Work to be completed:
Tally every line of the material that includes "with", then give the tally and nothing else.

⁂

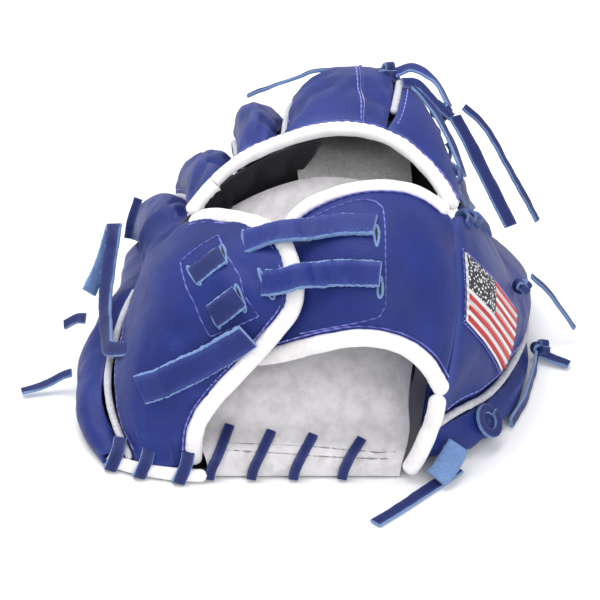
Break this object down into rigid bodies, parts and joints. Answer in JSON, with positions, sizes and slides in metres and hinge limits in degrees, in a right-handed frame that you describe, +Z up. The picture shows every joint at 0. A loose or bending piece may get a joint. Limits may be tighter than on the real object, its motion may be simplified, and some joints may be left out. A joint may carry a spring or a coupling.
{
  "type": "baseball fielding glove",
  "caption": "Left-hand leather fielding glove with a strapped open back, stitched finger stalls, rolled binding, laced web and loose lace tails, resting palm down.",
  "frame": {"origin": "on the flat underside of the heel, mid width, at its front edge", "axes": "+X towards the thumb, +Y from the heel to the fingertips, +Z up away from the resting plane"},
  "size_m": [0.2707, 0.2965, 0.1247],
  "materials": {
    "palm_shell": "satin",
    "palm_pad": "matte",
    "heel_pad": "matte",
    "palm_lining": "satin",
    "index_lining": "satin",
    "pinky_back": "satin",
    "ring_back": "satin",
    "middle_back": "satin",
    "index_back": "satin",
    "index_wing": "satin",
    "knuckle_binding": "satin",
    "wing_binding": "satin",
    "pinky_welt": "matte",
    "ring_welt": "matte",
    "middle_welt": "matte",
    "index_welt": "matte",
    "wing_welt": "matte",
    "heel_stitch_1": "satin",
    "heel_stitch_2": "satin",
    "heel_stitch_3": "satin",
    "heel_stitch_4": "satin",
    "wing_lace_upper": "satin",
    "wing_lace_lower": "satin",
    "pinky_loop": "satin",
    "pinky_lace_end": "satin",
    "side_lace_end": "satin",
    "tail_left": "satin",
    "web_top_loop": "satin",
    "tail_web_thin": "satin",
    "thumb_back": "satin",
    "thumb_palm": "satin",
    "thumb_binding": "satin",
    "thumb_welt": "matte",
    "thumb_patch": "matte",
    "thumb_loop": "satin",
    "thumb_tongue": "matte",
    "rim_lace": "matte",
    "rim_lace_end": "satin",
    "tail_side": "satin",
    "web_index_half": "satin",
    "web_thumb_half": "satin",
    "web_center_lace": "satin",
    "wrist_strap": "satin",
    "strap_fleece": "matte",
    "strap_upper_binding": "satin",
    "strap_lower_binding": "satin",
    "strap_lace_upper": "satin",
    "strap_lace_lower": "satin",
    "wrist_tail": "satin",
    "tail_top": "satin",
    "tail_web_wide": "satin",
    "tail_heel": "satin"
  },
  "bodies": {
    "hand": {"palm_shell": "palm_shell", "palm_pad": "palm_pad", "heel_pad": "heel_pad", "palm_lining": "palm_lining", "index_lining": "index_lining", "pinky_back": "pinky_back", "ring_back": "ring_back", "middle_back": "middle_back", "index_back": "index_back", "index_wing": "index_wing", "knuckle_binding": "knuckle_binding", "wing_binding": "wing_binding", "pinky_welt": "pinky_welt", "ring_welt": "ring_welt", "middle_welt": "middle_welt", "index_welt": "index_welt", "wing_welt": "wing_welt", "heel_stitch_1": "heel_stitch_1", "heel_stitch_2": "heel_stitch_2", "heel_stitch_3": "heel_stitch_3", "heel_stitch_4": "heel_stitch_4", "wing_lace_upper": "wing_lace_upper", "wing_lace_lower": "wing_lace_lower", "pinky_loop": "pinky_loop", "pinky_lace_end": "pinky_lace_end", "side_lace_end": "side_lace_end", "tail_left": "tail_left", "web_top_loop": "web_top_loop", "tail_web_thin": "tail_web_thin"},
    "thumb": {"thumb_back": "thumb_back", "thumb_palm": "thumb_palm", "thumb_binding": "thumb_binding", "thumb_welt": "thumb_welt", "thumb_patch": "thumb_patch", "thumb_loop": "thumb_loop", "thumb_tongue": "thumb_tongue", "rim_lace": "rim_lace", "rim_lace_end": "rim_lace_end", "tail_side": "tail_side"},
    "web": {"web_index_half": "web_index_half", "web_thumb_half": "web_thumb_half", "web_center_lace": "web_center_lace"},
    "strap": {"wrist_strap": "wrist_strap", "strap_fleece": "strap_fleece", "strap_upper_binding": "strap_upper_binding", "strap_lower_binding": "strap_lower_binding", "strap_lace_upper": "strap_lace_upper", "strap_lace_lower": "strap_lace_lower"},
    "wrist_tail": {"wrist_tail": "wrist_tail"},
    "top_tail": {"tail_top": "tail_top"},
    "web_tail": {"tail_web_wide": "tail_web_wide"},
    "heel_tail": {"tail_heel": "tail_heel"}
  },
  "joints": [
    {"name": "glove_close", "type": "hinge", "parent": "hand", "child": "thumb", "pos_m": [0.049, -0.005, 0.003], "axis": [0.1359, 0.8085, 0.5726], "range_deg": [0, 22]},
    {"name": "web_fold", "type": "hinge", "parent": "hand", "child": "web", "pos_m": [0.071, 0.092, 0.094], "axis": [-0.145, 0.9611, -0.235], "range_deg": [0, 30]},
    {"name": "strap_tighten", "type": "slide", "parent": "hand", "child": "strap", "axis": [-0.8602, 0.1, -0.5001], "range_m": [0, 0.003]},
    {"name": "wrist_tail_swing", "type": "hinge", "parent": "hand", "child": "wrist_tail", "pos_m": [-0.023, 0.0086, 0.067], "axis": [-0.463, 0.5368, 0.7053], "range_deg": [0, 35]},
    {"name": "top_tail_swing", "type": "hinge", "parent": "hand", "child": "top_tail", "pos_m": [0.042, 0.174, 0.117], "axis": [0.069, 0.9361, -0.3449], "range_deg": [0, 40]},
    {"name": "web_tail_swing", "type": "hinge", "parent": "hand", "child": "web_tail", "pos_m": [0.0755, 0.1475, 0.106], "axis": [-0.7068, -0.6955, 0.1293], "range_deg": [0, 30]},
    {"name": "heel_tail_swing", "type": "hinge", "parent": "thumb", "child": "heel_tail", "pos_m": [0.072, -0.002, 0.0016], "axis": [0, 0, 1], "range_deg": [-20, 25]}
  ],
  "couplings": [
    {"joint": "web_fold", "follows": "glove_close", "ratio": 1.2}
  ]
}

⁂

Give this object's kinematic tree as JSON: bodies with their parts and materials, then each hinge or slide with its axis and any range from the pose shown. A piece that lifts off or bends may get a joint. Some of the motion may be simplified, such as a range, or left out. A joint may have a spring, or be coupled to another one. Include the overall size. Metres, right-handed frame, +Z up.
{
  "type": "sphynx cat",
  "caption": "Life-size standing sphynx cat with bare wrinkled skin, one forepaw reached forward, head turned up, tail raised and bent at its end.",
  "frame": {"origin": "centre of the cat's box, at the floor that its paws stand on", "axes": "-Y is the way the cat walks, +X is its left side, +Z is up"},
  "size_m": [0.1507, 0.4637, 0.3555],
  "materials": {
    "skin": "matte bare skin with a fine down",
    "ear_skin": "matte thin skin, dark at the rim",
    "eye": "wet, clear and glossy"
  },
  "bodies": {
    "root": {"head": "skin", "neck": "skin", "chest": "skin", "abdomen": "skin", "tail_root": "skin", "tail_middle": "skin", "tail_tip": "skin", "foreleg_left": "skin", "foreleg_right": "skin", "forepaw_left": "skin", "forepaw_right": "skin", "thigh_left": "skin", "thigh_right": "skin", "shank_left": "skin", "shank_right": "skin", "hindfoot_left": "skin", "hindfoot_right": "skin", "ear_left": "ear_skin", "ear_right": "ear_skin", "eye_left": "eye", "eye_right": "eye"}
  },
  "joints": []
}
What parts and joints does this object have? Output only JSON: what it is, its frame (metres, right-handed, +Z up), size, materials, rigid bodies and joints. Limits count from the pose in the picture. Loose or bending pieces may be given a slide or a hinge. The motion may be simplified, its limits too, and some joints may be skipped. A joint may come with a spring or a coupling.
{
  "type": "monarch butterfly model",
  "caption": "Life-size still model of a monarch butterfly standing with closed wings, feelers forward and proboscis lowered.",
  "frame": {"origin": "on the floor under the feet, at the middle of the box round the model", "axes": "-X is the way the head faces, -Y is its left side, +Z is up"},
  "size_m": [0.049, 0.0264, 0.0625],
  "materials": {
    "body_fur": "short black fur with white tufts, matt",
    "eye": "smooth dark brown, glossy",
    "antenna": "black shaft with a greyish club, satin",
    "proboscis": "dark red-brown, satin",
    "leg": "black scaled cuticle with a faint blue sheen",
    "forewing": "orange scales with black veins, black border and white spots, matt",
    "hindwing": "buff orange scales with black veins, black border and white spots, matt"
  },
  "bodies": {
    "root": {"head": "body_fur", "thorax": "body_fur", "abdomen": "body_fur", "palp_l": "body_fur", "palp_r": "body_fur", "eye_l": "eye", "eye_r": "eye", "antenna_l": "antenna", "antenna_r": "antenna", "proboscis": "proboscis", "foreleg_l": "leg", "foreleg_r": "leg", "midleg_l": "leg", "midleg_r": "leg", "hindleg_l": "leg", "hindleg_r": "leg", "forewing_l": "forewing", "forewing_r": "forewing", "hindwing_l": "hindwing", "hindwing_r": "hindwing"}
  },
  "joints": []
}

⁂

Result of the exercise:
12